Now this may not be practical, but we don’t need to go that far as we could take regular snapshots of all open opportunities and record them in a separate database.
Of course the downside to these approaches is that they’re not things that can be applied retrospectively, and so you would need to implement these systems and leave them running for a period of time until sufficient historical data has accumulated to build a training set that could be used to feed your machine learning model.

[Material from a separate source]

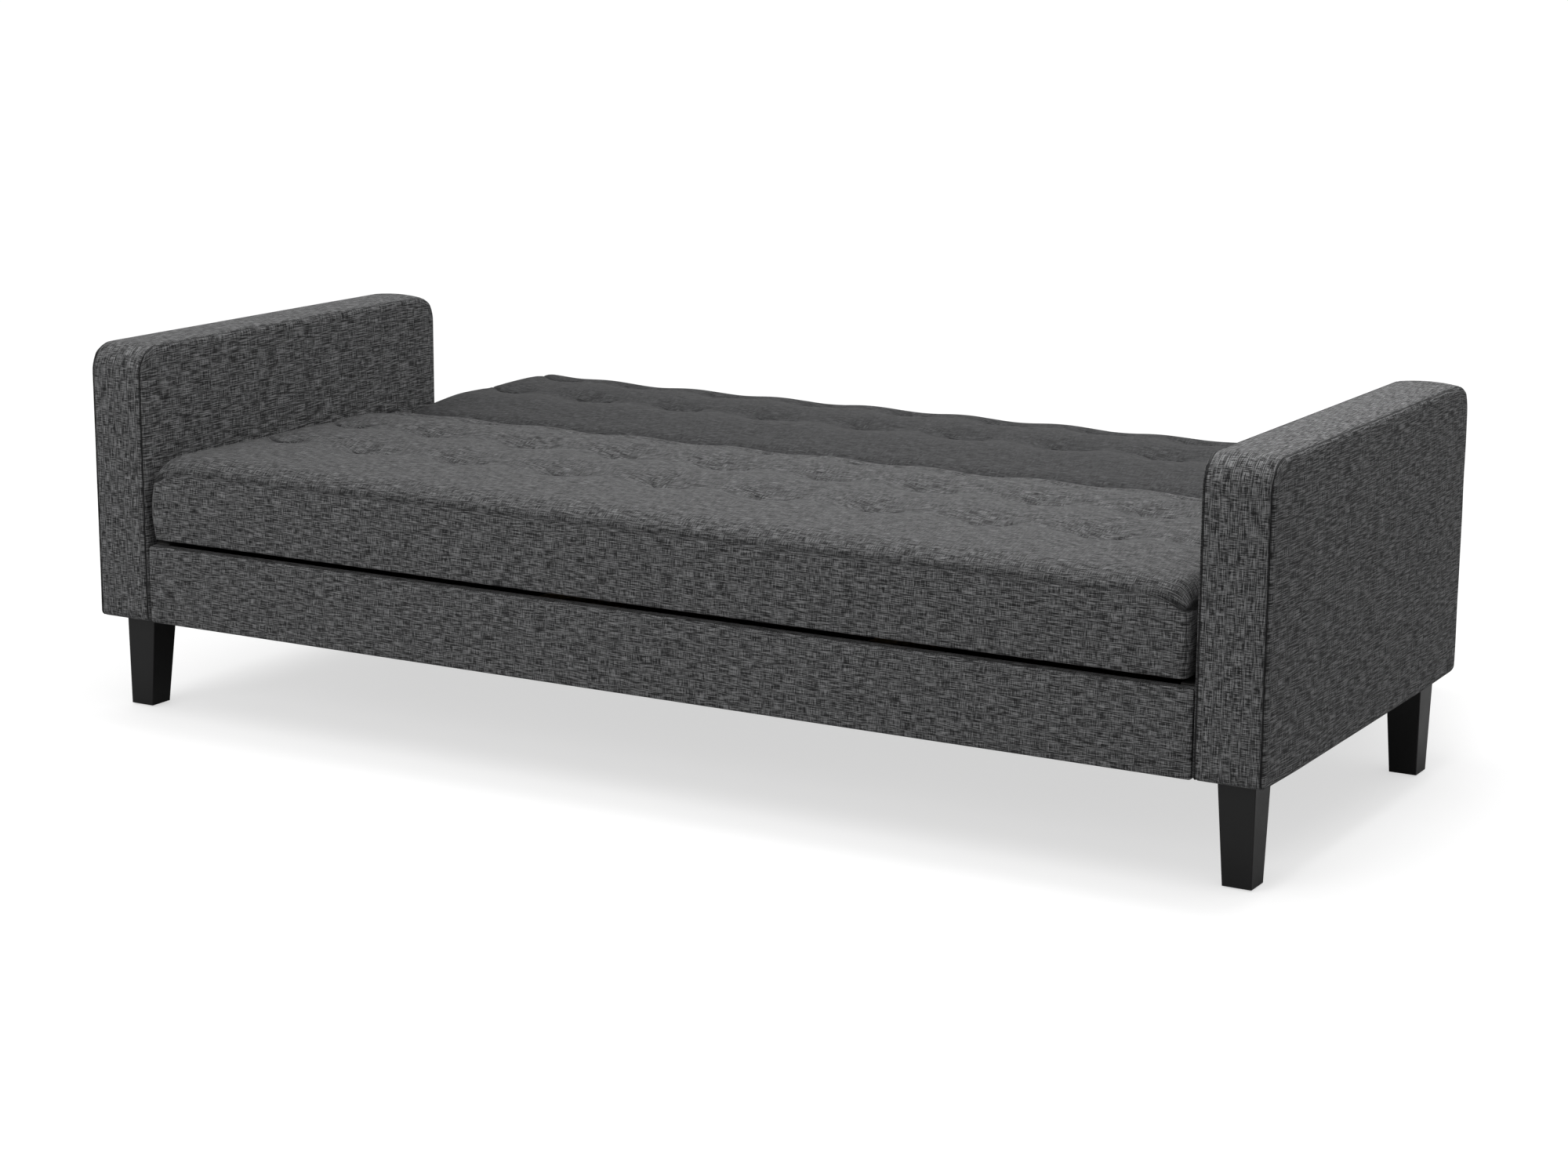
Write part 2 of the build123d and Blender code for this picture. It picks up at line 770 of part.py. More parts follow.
def make_support_brackets():
    """Steel channels under the back, open towards the middle so that each leg folds inwards."""
    gap = support_tube / 2 + ear_gap
    low = support_pivot_z - ear_below
    with BuildPart() as brackets:
        for side in (-1, 1):
            x_ends = sorted((side * (support_x - bracket_half[0]), side * (support_x + bracket_half[0])))
            box_between(
                (x_ends[0], support_y - bracket_half[1], back_bottom - plate),
                (x_ends[1], support_y + bracket_half[1], back_bottom),
            )
            x_ends = sorted((side * (support_x - ear_inner_reach), side * (support_x + gap + ear)))
            for y_low in (support_y - gap - ear, support_y + gap):
                box_between((x_ends[0], y_low, low), (x_ends[1], y_low + ear, back_bottom - plate))
            x_ends = sorted((side * (support_x + gap), side * (support_x + gap + ear)))
            box_between((x_ends[0], support_y - gap, low), (x_ends[1], support_y + gap, back_bottom - plate))
        with Locations(*[(side * support_x, support_y, support_pivot_z) for side in (-1, 1)]):
            Cylinder(support_pin, 3 * support_tube, rotation=(90, 0, 0), mode=Mode.SUBTRACT)
    return brackets.part


def make_support_pins():
    """Rivets through the brackets' ears."""
    head_radius, head_height = rivet_head
    reach = support_tube / 2 + ear_gap + ear + 1
    with BuildPart() as pins:
        for side in (-1, 1):
            with Locations((side * support_x, support_y, support_pivot_z)):
                Cylinder(support_pin, 2 * reach, rotation=(90, 0, 0))
            for way in (-1, 1):
                head_y = support_y + way * (reach + head_height / 2 - 1)
                with Locations((side * support_x, head_y, support_pivot_z)):
                    Cylinder(head_radius, head_height, rotation=(90, 0, 0))
    return pins.part


def make_support_leg():
    """Square steel tube with a rounded upper end, turning on the bracket's pin."""
    bottom = support_foot[2] - cap_depth
    hollow_top = support_pivot_z - solid_end
    bore = support_tube - 2 * support_wall
    half = support_tube / 2
    with BuildPart() as leg:
        with BuildSketch(Plane.XZ.offset(-(support_y + half))):
            with Locations((support_x, (bottom + support_pivot_z) / 2)):
                Rectangle(support_tube, support_pivot_z - bottom)
            with Locations((support_x, support_pivot_z)):
                Circle(half)
        extrude(amount=support_tube)
        with Locations((support_x, support_y, (bottom + hollow_top) / 2)):
            Box(bore, bore, hollow_top - bottom, mode=Mode.SUBTRACT)
        with Locations((support_x, support_y, support_pivot_z)):
            Cylinder(support_pin + running, 2 * support_tube, rotation=(90, 0, 0), mode=Mode.SUBTRACT)
    return leg.part


def make_support_foot():
    """Rubber cap on the tube's end."""
    with BuildPart() as cap:
        with Locations((support_x, support_y, support_foot[2] / 2)):
            Box(*support_foot)
        fillet(cap.edges().filter_by(Axis.Z), cap_edge)
        low = support_foot[2] - cap_depth
        half = support_tube / 2
        box_between(
            (support_x - half, support_y - half, low),
            (support_x + half, support_y + half, support_foot[2]),
            Mode.SUBTRACT,
        )
    return cap.part


# ---------------------------------------------------------------- write every piece


def write_arms():
    save_pair(make_arm_cover(), "arm_cover")
    save_pair(make_arm_frame(), "arm_frame")
    save_both(make_arm_inner_panel(), "arm_inner_panels")
    save_both(make_arm_outer_panel(), "arm_outer_panels")
    save_both(make_arm_base_board(), "arm_base_boards")


def write_legs():
    save_pair(make_leg(front_leg_y), "leg_front")
    save_pair(make_leg(rear_leg_y), "leg_rear")
    save(make_leg_glides(), "leg_glides")
    save_both(make_hanger_bolts(), "leg_hanger_bolts")
    save_both(make_tee_nuts(), "tee_nuts")
    save_both(make_arm_bolts(), "arm_bolts")


def write_base():
    front_board = make_apron_board(front_board_y)
    rear_board = make_apron_board(rear_board_y)
    save(front_board, "front_apron_board")
    save(rear_board, "rear_apron_board")
    front_end = front_board_y + apron_board
    save(make_apron_cover(apron_front, front_end, apron_front, front_board), "front_apron_cover")
    save(make_apron_cover(rear_board_y, rear_apron_face, rear_apron_face, rear_board), "rear_apron_cover")
    save_pair(make_side_rail(), "side_rail")
    save(make_base_cross_rails(), "base_cross_rails")
    save(make_storage_floor(), "storage_floor")
    save(make_corner_brackets(), "corner_brackets")
    save(make_seat_bumpers(), "seat_bumpers")


def write_seat():
    y_low = front + fabric
    y_high = front + seat_depth - fabric
    inner_low = y_low + rail_width
    inner_high = y_high - rail_width
    save(make_cover(seat_solid), "seat_cover")
    save(make_foam(seat_solid, seat_bottom), "seat_foam")
    save(make_long_rail(seat_solid, seat_bottom, y_low, inner_low), "seat_front_rail")
    save(make_long_rail(seat_solid, seat_bottom, inner_high, y_high), "seat_rear_rail")
    places = cross_places((-2 * strap_pitch, 0, 2 * strap_pitch))
    rails = make_cross_rails(seat_solid, seat_bottom, inner_low, inner_high, places)
    save(drill_for_screws(rails, seat_screws(), seat_bottom), "seat_cross_rails")
    save(make_webbing(y_low, y_high, seat_bottom), "seat_webbing")
    save(make_dust_cloth(seat_bottom, y_low + cloth_edge, y_high - cloth_edge), "seat_dust_cloth")
    save(make_plate_screws(seat_screws(), seat_bottom), "seat_plate_screws")


def write_back():
    y_low = back_start + fabric
    y_high = -front - fabric
    inner_low = y_low + rail_width
    inner_high = y_high - back_corner
    save(make_cover(back_solid), "back_cover")
    save(make_foam(back_solid, back_bottom), "back_foam")
    save(make_long_rail(back_solid, back_bottom, y_low, inner_low), "back_front_rail")
    save(make_long_rail(back_solid, back_bottom, inner_high, y_high), "back_rear_rail")
    places = cross_places((-support_x, -2 * strap_pitch, 0, 2 * strap_pitch, support_x))
    rails = make_cross_rails(back_solid, back_bottom, inner_low, inner_high, places)
    save(drill_for_screws(rails, back_screws(), back_bottom), "back_cross_rails")
    save(make_webbing(y_low, y_high, back_bottom), "back_webbing")
    cloth = make_dust_cloth(back_bottom, y_low + cloth_edge, y_high - cloth_edge)
    save(cut_round_brackets(cloth), "back_dust_cloth")
    save(make_plate_screws(back_screws(), back_bottom), "back_plate_screws")


def write_hinges():
    save_pair(make_base_plate(), "hinge_base_plate")
    save_pair(make_seat_plate(), "hinge_seat_plate")
    save_pair(make_back_plate(), "hinge_back_plate")
    save_pair(make_pivot_pin(), "hinge_pin")
    save_pair(make_pawl(), "pawl")
    save_both(make_pawl_pin(), "pawl_pins")
    save_both(make_pawl_spring(), "pawl_springs")


def write_support_legs():
    save(make_support_brackets(), "support_brackets")
    save(make_support_pins(), "support_pins")
    save_pair(make_support_leg(), "support_leg")
    save_pair(make_support_foot(), "support_foot")


os.makedirs("parts", exist_ok=True)
write_arms()
write_legs()
write_base()
write_seat()
write_back()
write_hinges()
write_support_legs()
print(len(saved), "nodes")
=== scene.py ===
"""Looks of the futon sofa bed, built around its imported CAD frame. Metres, +X right, -Y front, +Z up."""

import json
import math

import bmesh
import bpy
import numpy as np
from mathutils import Matrix, Vector


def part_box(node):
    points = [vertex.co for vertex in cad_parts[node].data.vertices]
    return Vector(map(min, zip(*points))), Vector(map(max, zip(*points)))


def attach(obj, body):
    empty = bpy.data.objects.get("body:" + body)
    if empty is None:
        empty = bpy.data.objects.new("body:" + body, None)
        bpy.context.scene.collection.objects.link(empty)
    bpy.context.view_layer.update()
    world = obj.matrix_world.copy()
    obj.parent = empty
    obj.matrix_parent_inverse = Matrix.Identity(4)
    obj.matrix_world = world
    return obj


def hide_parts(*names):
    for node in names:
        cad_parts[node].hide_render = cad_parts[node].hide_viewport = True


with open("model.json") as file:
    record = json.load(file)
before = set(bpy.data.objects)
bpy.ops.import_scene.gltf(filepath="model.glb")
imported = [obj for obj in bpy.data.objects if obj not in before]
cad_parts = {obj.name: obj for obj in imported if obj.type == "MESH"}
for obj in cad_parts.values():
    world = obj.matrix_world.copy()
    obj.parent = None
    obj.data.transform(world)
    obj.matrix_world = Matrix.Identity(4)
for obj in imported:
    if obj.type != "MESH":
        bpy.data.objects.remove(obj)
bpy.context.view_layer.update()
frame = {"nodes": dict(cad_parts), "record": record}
nodes = frame["nodes"]

# ---- the view: a camera at the height of a standing photographer, to the right of the front ----
CAMERA_PLACE = Vector((2.5416, -4.5451, 1.3589))
CAMERA_AZIMUTH = math.radians(29.75)
CAMERA_ELEVATION = math.radians(12.45)
CAMERA_ROLL = math.radians(0.38)
CAMERA_LENS = 74.47  # mm on a 36 mm sensor

# ---- sewing ----
SEAM_DEPTH = 0.0016
SEAM_WIDTH = 0.0030
PANEL_STEP = 0.0060
BOXING_STEP = 0.012

# ---- tufts, one under each crossing of the stitching grid ----
TUFT_PITCH = 0.188
TUFT_COLUMNS = 10
SEAT_TUFT_ROWS = (0.257, 0.441, 0.612)  # from the seat's front face
BACK_TUFT_ROWS = (0.251, 0.424)  # from the hinge-side edge of the back
TUFT_DEPTH = 0.0135
TUFT_REACH = 0.046
PINCH_DEPTH = 0.0022
PINCH_REACH = 0.008
CREASE_DEPTH = 0.0078
CREASE_HALF_WIDTH = 0.0042
CREASE_BOW = 0.021
CREASE_SPREAD = 0.026
PLEATS = 5
PLEAT_HEIGHT = 0.0004
TUFT_STEP = 0.0022  # mesh spacing in the tufts
# how dark the painted shade in the tuft creases is, from 0 to 1
FOLD_SHADE = 0.95
END_SWELL = 0.0055  # of the cushion ends towards the arms
END_SWELL_REACH = 0.42  # from the front, short of the hinge plates
SEAT_END_DIP = 0.017  # of the top seam at the cushion's ends
BACK_END_DIP = 0.003

# ---- cushions ----
CUSHION_END_GAP = 0.0006  # between a cushion's end and its CAD solid's
TUFT_ZONE = 0.030  # round each tuft, where the mesh is fine
TOP_WAVE = 0.0012
VALLEY_DEPTH = 0.0045  # along each row of tufts
VALLEY_REACH = 0.032
SEAM_DIP_REACH = 0.032  # how far in from the ends the top seam dips
TOP_DIP_REACH = 0.05
TOP_DIP_SHARE = 0.35  # how much of the seam's dip the top follows
FIRM_REACH = 0.13  # from the ends, where the wide dimples fade out
BOXING_BULGE = 0.0022
BOXING_WAVE = 0.0009

# ---- arms and aprons ----
COARSE_STEP = 0.010  # mesh spacing on the arms and up the aprons
APRON_STEP = 0.012  # and along the aprons
ARM_EDGE = 0.008
ARM_PUFF = 0.0025
ARM_INSET = 0.0045  # of a panel's edge from its face
ARM_CORNERS = (0.010, 0.016, 0.046, 0.046)
ARM_WAVE = 0.0010
STRIP_WAVE = 0.0014
APRON_EDGE = 0.005
APRON_CORNERS = (0.005, 0.005, 0.006, 0.006)
APRON_PUFF = 0.0016
APRON_WAVE = 0.0012

# ---- dust sheets ----
SEAT_SHEET_SAG = 0.004
BACK_SHEET_SAG = 0.0008  # less, so that it stays clear of the folded support legs
SHEET_POINTS = (130, 44)
BRACKET_CLEARANCE = 0.006

# ---- light and floor ----
WHITE = (1.0, 1.0, 1.0, 1.0)
WORLD_FILL = 0.53
CEILING_POWER = 1.85
OVERHEAD_POWER = 27.0
FRONT_LEFT_POWER = 82.0
FLOOR_GLOW = 0.61
FLOOR_REACH = 60.0  # from the middle to each side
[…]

Finally, you may want to consider assessing if there is any historical information that you can salvage. For example Salesforce maintains a history of stage changes, close dates and amounts, and so with some careful data wrangling it’s possible to at least partially reconstruct the data of an opportunity. You can then combine it with data that is immutable and does not change like the created date and this may well be sufficient information to teach a machine learning model enough about your sales process that would make it’s insights useful.
Conclusion
If we want to understand and influence the outcomes of deals in our pipeline, we need more than just a snapshot of their final resting place. We need a living record of how they evolved — the changes, the momentum shifts, the stalls, and the signals that pointed to success or failure. Without that, we’re trying to predict the future by staring at fossils.
Whether you’re building machine learning models to forecast deal outcomes or simply trying to get better visibility into your pipeline, the key is treating deals as living processes rather than static records. That means capturing their history, not just their end states.
By shifting how we collect and structure our sales data — even with relatively simple techniques like regular snapshots or careful use of CRM audit trails — we can build a far richer, more predictive understanding of what drives revenue. And with that, comes the ability to reduce your CAC, improve win rates, and better allocate your team’s energy to the deals that truly matter.
Because in the end, the journey is the insight.